- _REQUIRED WORK_: Set down, exactly as they appear, the lines from the line holding "box = node.Shape.BoundBox" through the line holding "obj.matrix_parent_inverse = Matrix.Identity(4)", inclusive; output nothing outside that range.

- _PROVIDED MATERIAL_:
##############################

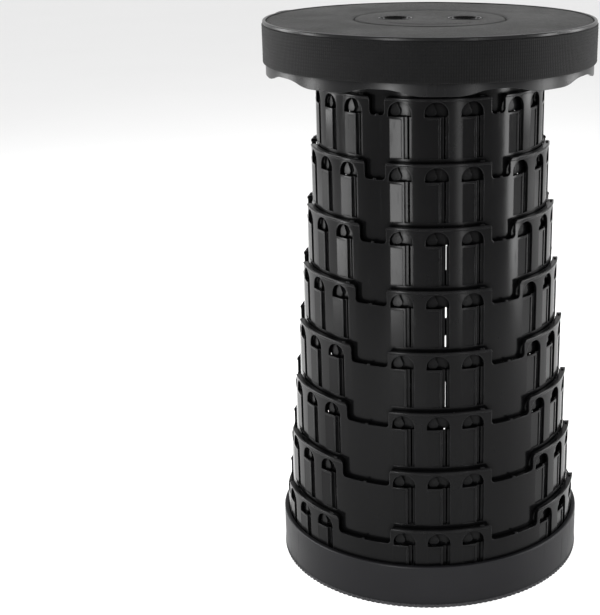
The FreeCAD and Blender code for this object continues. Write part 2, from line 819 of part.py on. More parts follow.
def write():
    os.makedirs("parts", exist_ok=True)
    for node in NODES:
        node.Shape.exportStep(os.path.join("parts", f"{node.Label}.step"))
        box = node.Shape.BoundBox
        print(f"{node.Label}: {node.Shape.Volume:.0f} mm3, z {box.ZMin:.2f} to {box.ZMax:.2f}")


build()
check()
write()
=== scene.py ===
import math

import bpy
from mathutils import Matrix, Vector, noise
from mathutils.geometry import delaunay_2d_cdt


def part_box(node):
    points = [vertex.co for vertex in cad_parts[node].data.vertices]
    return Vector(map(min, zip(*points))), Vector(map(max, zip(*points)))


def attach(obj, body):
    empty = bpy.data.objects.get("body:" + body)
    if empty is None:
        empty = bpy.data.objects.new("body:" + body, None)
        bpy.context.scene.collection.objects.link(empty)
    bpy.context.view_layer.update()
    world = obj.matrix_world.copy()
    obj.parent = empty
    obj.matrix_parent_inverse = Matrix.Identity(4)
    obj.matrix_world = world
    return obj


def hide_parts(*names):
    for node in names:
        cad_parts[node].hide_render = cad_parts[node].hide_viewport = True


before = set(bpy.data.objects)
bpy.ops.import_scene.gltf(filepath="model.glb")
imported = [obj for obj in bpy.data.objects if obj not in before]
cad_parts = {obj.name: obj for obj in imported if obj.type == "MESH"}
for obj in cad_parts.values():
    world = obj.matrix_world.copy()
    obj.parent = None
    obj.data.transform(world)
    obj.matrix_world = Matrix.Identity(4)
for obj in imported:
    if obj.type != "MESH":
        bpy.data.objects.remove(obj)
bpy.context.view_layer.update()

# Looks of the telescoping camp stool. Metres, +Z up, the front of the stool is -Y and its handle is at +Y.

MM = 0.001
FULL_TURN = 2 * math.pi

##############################

- _COMPLETE RESPONSE_:
        box = node.Shape.BoundBox
        print(f"{node.Label}: {node.Shape.Volume:.0f} mm3, z {box.ZMin:.2f} to {box.ZMax:.2f}")


build()
check()
write()
=== scene.py ===
import math

import bpy
from mathutils import Matrix, Vector, noise
from mathutils.geometry import delaunay_2d_cdt


def part_box(node):
    points = [vertex.co for vertex in cad_parts[node].data.vertices]
    return Vector(map(min, zip(*points))), Vector(map(max, zip(*points)))


def attach(obj, body):
    empty = bpy.data.objects.get("body:" + body)
    if empty is None:
        empty = bpy.data.objects.new("body:" + body, None)
        bpy.context.scene.collection.objects.link(empty)
    bpy.context.view_layer.update()
    world = obj.matrix_world.copy()
    obj.parent = empty
    obj.matrix_parent_inverse = Matrix.Identity(4)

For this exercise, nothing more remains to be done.